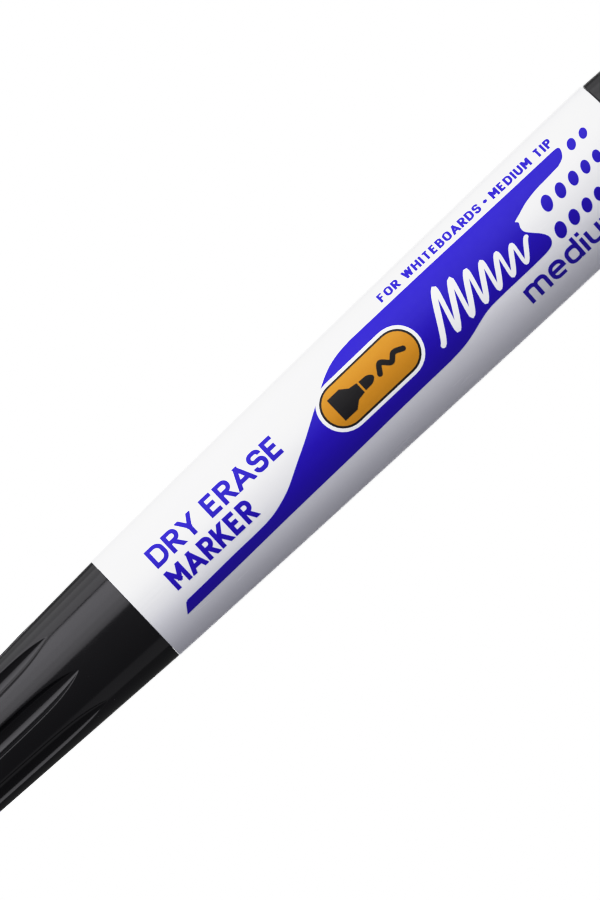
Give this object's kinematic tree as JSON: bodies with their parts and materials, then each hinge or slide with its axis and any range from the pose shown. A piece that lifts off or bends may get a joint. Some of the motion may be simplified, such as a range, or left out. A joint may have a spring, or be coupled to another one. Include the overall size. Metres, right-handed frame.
{
  "type": "whiteboard marker",
  "caption": "Whiteboard marker with a tapered barrel, a fluted pull-off cap with an inner seal, a bullet nib in a stepped holder, a fibre ink reservoir and a stepped tail plug.",
  "frame": {"origin": "centre of the tail plug's end face, which the marker stands on", "axes": "+Z along the marker's axis, from the tail plug to the closed end of the cap; -Y faces the middle of the print"},
  "size_m": [0.0162, 0.0162, 0.138],
  "materials": {
    "white_plastic": "glossy white moulded plastic",
    "black_plastic": "glossy black moulded plastic",
    "grey_plastic": "satin light grey moulded plastic",
    "liner_plastic": "satin natural polypropylene",
    "nib_fibre": "dense felted fibre soaked with black ink",
    "reservoir_fibre": "lengthwise fibre bundle soaked with black ink",
    "film": "thin clear film wrap",
    "tube_plastic": "thin translucent tube",
    "violet_print": "blue-violet printed ink",
    "black_print": "black printed ink",
    "white_print": "white printed ink",
    "amber_print": "amber printed ink"
  },
  "bodies": {
    "barrel": {"barrel": "white_plastic", "tail_plug": "black_plastic", "nib_holder": "grey_plastic", "nib": "nib_fibre", "reservoir_core": "reservoir_fibre", "reservoir_sleeve": "film", "breather_tube": "tube_plastic"},
    "liner": {"cap_liner": "liner_plastic"},
    "cap": {"cap_shell": "black_plastic"}
  },
  "joints": [
    {"name": "cap_slide", "type": "slide", "parent": "barrel", "child": "liner", "axis": [0, 0, 1], "range_m": [0, 0.05]},
    {"name": "cap_turn", "type": "hinge", "parent": "liner", "child": "cap", "pos_m": [0, 0, 0.1], "axis": [0, 0, 1], "continuous": true}
  ]
}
=-=-=
Goal of the exercise>
Each line above must be printed exactly as it appears.

Final result>
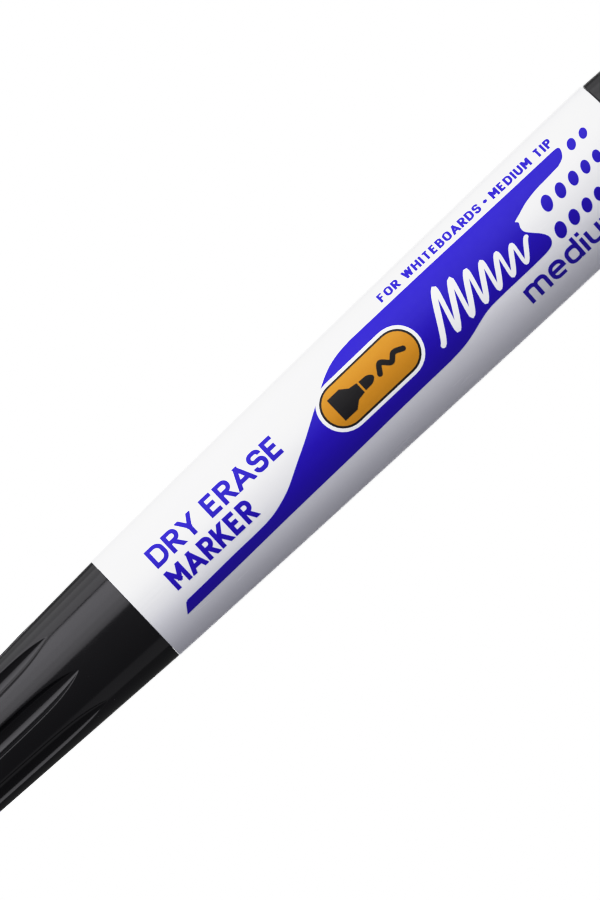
Give this object's kinematic tree as JSON: bodies with their parts and materials, then each hinge or slide with its axis and any range from the pose shown. A piece that lifts off or bends may get a joint. Some of the motion may be simplified, such as a range, or left out. A joint may have a spring, or be coupled to another one. Include the overall size. Metres, right-handed frame.
{
  "type": "whiteboard marker",
  "caption": "Whiteboard marker with a tapered barrel, a fluted pull-off cap with an inner seal, a bullet nib in a stepped holder, a fibre ink reservoir and a stepped tail plug.",
  "frame": {"origin": "centre of the tail plug's end face, which the marker stands on", "axes": "+Z along the marker's axis, from the tail plug to the closed end of the cap; -Y faces the middle of the print"},
  "size_m": [0.0162, 0.0162, 0.138],
  "materials": {
    "white_plastic": "glossy white moulded plastic",
    "black_plastic": "glossy black moulded plastic",
    "grey_plastic": "satin light grey moulded plastic",
    "liner_plastic": "satin natural polypropylene",
    "nib_fibre": "dense felted fibre soaked with black ink",
    "reservoir_fibre": "lengthwise fibre bundle soaked with black ink",
    "film": "thin clear film wrap",
    "tube_plastic": "thin translucent tube",
    "violet_print": "blue-violet printed ink",
    "black_print": "black printed ink",
    "white_print": "white printed ink",
    "amber_print": "amber printed ink"
  },
  "bodies": {
    "barrel": {"barrel": "white_plastic", "tail_plug": "black_plastic", "nib_holder": "grey_plastic", "nib": "nib_fibre", "reservoir_core": "reservoir_fibre", "reservoir_sleeve": "film", "breather_tube": "tube_plastic"},
    "liner": {"cap_liner": "liner_plastic"},
    "cap": {"cap_shell": "black_plastic"}
  },
  "joints": [
    {"name": "cap_slide", "type": "slide", "parent": "barrel", "child": "liner", "axis": [0, 0, 1], "range_m": [0, 0.05]},
    {"name": "cap_turn", "type": "hinge", "parent": "liner", "child": "cap", "pos_m": [0, 0, 0.1], "axis": [0, 0, 1], "continuous": true}
  ]
}